— BEGIN —

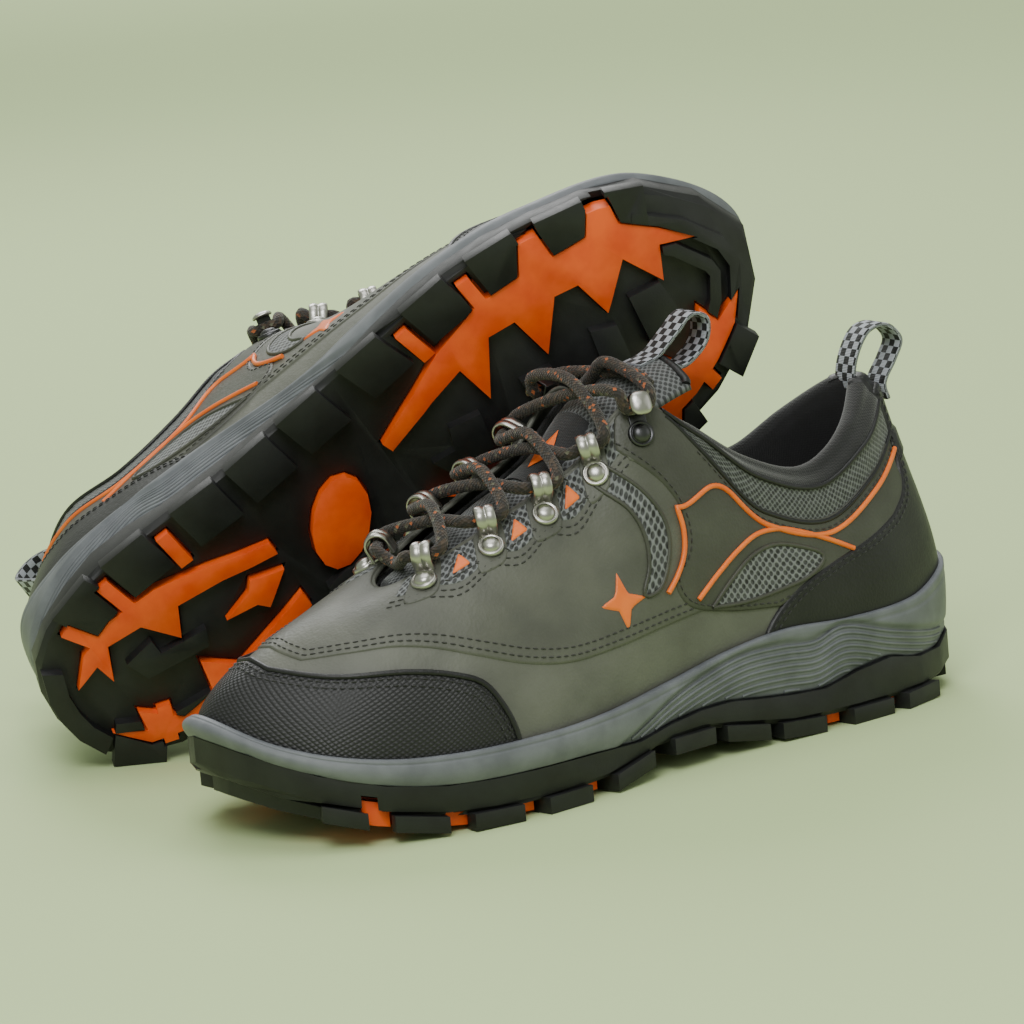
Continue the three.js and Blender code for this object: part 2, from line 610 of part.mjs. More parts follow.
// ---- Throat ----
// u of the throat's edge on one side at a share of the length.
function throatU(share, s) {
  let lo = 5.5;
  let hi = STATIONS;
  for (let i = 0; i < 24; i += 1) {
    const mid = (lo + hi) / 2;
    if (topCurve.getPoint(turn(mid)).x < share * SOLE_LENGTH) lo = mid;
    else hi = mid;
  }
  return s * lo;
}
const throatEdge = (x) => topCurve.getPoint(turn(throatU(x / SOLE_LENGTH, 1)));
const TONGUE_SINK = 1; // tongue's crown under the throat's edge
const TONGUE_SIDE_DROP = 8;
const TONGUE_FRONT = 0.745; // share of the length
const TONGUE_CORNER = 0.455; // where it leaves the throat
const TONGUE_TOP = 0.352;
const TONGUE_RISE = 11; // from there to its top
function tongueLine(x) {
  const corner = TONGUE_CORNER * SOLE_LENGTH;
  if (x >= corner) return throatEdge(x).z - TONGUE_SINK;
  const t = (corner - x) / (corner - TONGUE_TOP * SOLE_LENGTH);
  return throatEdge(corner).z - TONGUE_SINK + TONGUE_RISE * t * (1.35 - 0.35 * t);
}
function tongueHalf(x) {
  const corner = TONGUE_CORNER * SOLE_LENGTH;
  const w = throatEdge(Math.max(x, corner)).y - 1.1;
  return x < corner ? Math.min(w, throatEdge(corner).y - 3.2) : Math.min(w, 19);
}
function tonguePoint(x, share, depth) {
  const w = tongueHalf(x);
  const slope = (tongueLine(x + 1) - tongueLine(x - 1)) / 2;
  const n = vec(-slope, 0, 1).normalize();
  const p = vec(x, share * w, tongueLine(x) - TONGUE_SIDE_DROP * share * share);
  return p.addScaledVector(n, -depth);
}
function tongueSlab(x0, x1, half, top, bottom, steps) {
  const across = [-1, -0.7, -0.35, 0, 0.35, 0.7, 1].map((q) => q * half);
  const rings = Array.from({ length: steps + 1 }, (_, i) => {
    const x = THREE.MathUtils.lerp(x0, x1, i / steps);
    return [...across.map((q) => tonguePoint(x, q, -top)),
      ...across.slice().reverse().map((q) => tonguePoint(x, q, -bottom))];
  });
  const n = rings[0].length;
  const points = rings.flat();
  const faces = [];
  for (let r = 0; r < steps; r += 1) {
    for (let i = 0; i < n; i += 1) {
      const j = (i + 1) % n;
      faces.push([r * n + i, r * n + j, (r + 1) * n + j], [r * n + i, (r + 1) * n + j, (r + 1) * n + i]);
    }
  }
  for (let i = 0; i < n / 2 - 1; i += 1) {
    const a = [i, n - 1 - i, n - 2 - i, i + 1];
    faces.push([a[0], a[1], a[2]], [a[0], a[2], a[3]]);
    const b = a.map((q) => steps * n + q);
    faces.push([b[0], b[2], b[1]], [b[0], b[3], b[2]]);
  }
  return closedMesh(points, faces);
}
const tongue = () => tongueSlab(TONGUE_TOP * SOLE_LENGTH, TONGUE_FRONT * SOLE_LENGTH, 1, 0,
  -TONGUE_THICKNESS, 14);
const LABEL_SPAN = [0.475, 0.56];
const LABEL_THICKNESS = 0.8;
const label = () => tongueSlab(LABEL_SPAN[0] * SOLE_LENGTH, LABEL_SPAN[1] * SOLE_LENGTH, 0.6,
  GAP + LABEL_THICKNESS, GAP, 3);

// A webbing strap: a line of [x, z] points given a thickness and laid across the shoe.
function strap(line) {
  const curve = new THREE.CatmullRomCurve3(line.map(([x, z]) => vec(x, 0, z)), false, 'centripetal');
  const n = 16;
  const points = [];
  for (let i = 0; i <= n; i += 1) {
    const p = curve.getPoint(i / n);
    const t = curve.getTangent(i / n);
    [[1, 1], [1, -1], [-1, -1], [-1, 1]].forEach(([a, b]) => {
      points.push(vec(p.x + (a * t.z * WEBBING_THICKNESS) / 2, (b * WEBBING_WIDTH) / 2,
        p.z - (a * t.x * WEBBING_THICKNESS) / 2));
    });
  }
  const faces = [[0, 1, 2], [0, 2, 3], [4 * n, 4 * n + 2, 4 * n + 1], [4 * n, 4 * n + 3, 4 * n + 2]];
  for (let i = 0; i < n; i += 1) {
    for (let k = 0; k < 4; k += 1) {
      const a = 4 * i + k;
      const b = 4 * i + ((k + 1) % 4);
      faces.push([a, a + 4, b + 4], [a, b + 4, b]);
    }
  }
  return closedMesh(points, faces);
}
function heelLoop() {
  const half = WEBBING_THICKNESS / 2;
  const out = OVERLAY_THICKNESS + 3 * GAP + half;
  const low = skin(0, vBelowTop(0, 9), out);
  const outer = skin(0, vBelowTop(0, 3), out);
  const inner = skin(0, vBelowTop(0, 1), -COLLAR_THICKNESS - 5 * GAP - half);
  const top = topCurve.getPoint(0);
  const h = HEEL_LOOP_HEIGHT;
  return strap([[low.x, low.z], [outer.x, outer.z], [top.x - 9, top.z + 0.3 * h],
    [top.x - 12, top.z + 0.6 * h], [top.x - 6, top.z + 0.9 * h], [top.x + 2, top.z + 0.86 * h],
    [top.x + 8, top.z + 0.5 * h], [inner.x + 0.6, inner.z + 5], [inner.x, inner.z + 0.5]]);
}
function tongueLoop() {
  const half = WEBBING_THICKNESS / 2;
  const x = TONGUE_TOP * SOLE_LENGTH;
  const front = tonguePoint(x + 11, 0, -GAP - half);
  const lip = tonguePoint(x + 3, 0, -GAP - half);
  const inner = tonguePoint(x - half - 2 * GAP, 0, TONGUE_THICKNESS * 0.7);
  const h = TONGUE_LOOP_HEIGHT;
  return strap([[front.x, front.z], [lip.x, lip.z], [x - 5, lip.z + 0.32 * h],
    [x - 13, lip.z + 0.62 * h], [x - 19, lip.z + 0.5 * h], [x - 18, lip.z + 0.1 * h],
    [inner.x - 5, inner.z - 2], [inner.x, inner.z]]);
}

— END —

● THE TASK
Go through the listing and print each line exactly as it appears.

● RESPONSE TO THIS TASK
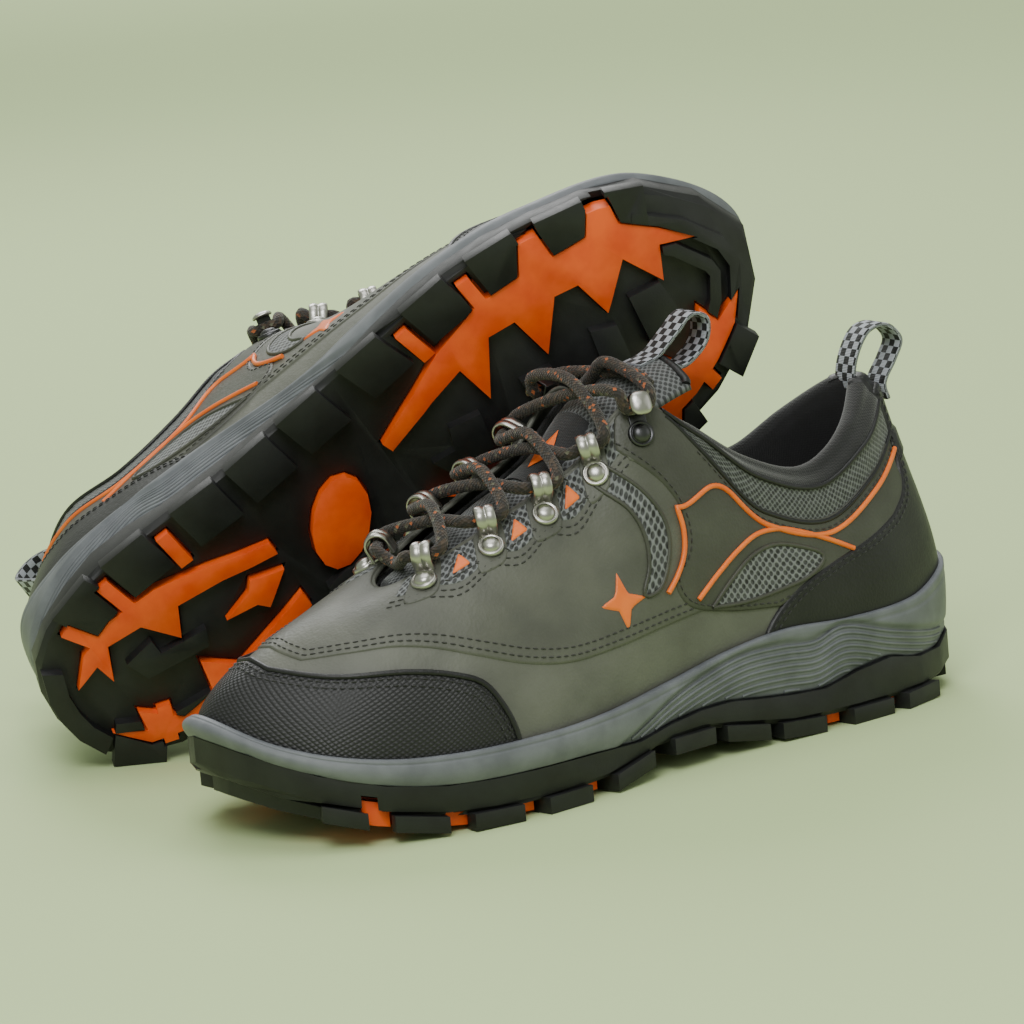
Continue the three.js and Blender code for this object: part 2, from line 610 of part.mjs. More parts follow.
// ---- Throat ----
// u of the throat's edge on one side at a share of the length.
function throatU(share, s) {
  let lo = 5.5;
  let hi = STATIONS;
  for (let i = 0; i < 24; i += 1) {
    const mid = (lo + hi) / 2;
    if (topCurve.getPoint(turn(mid)).x < share * SOLE_LENGTH) lo = mid;
    else hi = mid;
  }
  return s * lo;
}
const throatEdge = (x) => topCurve.getPoint(turn(throatU(x / SOLE_LENGTH, 1)));
const TONGUE_SINK = 1; // tongue's crown under the throat's edge
const TONGUE_SIDE_DROP = 8;
const TONGUE_FRONT = 0.745; // share of the length
const TONGUE_CORNER = 0.455; // where it leaves the throat
const TONGUE_TOP = 0.352;
const TONGUE_RISE = 11; // from there to its top
function tongueLine(x) {
  const corner = TONGUE_CORNER * SOLE_LENGTH;
  if (x >= corner) return throatEdge(x).z - TONGUE_SINK;
  const t = (corner - x) / (corner - TONGUE_TOP * SOLE_LENGTH);
  return throatEdge(corner).z - TONGUE_SINK + TONGUE_RISE * t * (1.35 - 0.35 * t);
}
function tongueHalf(x) {
  const corner = TONGUE_CORNER * SOLE_LENGTH;
  const w = throatEdge(Math.max(x, corner)).y - 1.1;
  return x < corner ? Math.min(w, throatEdge(corner).y - 3.2) : Math.min(w, 19);
}
function tonguePoint(x, share, depth) {
  const w = tongueHalf(x);
  const slope = (tongueLine(x + 1) - tongueLine(x - 1)) / 2;
  const n = vec(-slope, 0, 1).normalize();
  const p = vec(x, share * w, tongueLine(x) - TONGUE_SIDE_DROP * share * share);
  return p.addScaledVector(n, -depth);
}
function tongueSlab(x0, x1, half, top, bottom, steps) {
  const across = [-1, -0.7, -0.35, 0, 0.35, 0.7, 1].map((q) => q * half);
  const rings = Array.from({ length: steps + 1 }, (_, i) => {
    const x = THREE.MathUtils.lerp(x0, x1, i / steps);
    return [...across.map((q) => tonguePoint(x, q, -top)),
      ...across.slice().reverse().map((q) => tonguePoint(x, q, -bottom))];
  });
  const n = rings[0].length;
  const points = rings.flat();
  const faces = [];
  for (let r = 0; r < steps; r += 1) {
    for (let i = 0; i < n; i += 1) {
      const j = (i + 1) % n;
      faces.push([r * n + i, r * n + j, (r + 1) * n + j], [r * n + i, (r + 1) * n + j, (r + 1) * n + i]);
    }
  }
  for (let i = 0; i < n / 2 - 1; i += 1) {
    const a = [i, n - 1 - i, n - 2 - i, i + 1];
    faces.push([a[0], a[1], a[2]], [a[0], a[2], a[3]]);
    const b = a.map((q) => steps * n + q);
    faces.push([b[0], b[2], b[1]], [b[0], b[3], b[2]]);
  }
  return closedMesh(points, faces);
}
const tongue = () => tongueSlab(TONGUE_TOP * SOLE_LENGTH, TONGUE_FRONT * SOLE_LENGTH, 1, 0,
  -TONGUE_THICKNESS, 14);
const LABEL_SPAN = [0.475, 0.56];
const LABEL_THICKNESS = 0.8;
const label = () => tongueSlab(LABEL_SPAN[0] * SOLE_LENGTH, LABEL_SPAN[1] * SOLE_LENGTH, 0.6,
  GAP + LABEL_THICKNESS, GAP, 3);

// A webbing strap: a line of [x, z] points given a thickness and laid across the shoe.
function strap(line) {
  const curve = new THREE.CatmullRomCurve3(line.map(([x, z]) => vec(x, 0, z)), false, 'centripetal');
  const n = 16;
  const points = [];
  for (let i = 0; i <= n; i += 1) {
    const p = curve.getPoint(i / n);
    const t = curve.getTangent(i / n);
    [[1, 1], [1, -1], [-1, -1], [-1, 1]].forEach(([a, b]) => {
      points.push(vec(p.x + (a * t.z * WEBBING_THICKNESS) / 2, (b * WEBBING_WIDTH) / 2,
        p.z - (a * t.x * WEBBING_THICKNESS) / 2));
    });
  }
  const faces = [[0, 1, 2], [0, 2, 3], [4 * n, 4 * n + 2, 4 * n + 1], [4 * n, 4 * n + 3, 4 * n + 2]];
  for (let i = 0; i < n; i += 1) {
    for (let k = 0; k < 4; k += 1) {
      const a = 4 * i + k;
      const b = 4 * i + ((k + 1) % 4);
      faces.push([a, a + 4, b + 4], [a, b + 4, b]);
    }
  }
  return closedMesh(points, faces);
}
function heelLoop() {
  const half = WEBBING_THICKNESS / 2;
  const out = OVERLAY_THICKNESS + 3 * GAP + half;
  const low = skin(0, vBelowTop(0, 9), out);
  const outer = skin(0, vBelowTop(0, 3), out);
  const inner = skin(0, vBelowTop(0, 1), -COLLAR_THICKNESS - 5 * GAP - half);
  const top = topCurve.getPoint(0);
  const h = HEEL_LOOP_HEIGHT;
  return strap([[low.x, low.z], [outer.x, outer.z], [top.x - 9, top.z + 0.3 * h],
    [top.x - 12, top.z + 0.6 * h], [top.x - 6, top.z + 0.9 * h], [top.x + 2, top.z + 0.86 * h],
    [top.x + 8, top.z + 0.5 * h], [inner.x + 0.6, inner.z + 5], [inner.x, inner.z + 0.5]]);
}
function tongueLoop() {
  const half = WEBBING_THICKNESS / 2;
  const x = TONGUE_TOP * SOLE_LENGTH;
  const front = tonguePoint(x + 11, 0, -GAP - half);
  const lip = tonguePoint(x + 3, 0, -GAP - half);
  const inner = tonguePoint(x - half - 2 * GAP, 0, TONGUE_THICKNESS * 0.7);
  const h = TONGUE_LOOP_HEIGHT;
  return strap([[front.x, front.z], [lip.x, lip.z], [x - 5, lip.z + 0.32 * h],
    [x - 13, lip.z + 0.62 * h], [x - 19, lip.z + 0.5 * h], [x - 18, lip.z + 0.1 * h],
    [inner.x - 5, inner.z - 2], [inner.x, inner.z]]);
}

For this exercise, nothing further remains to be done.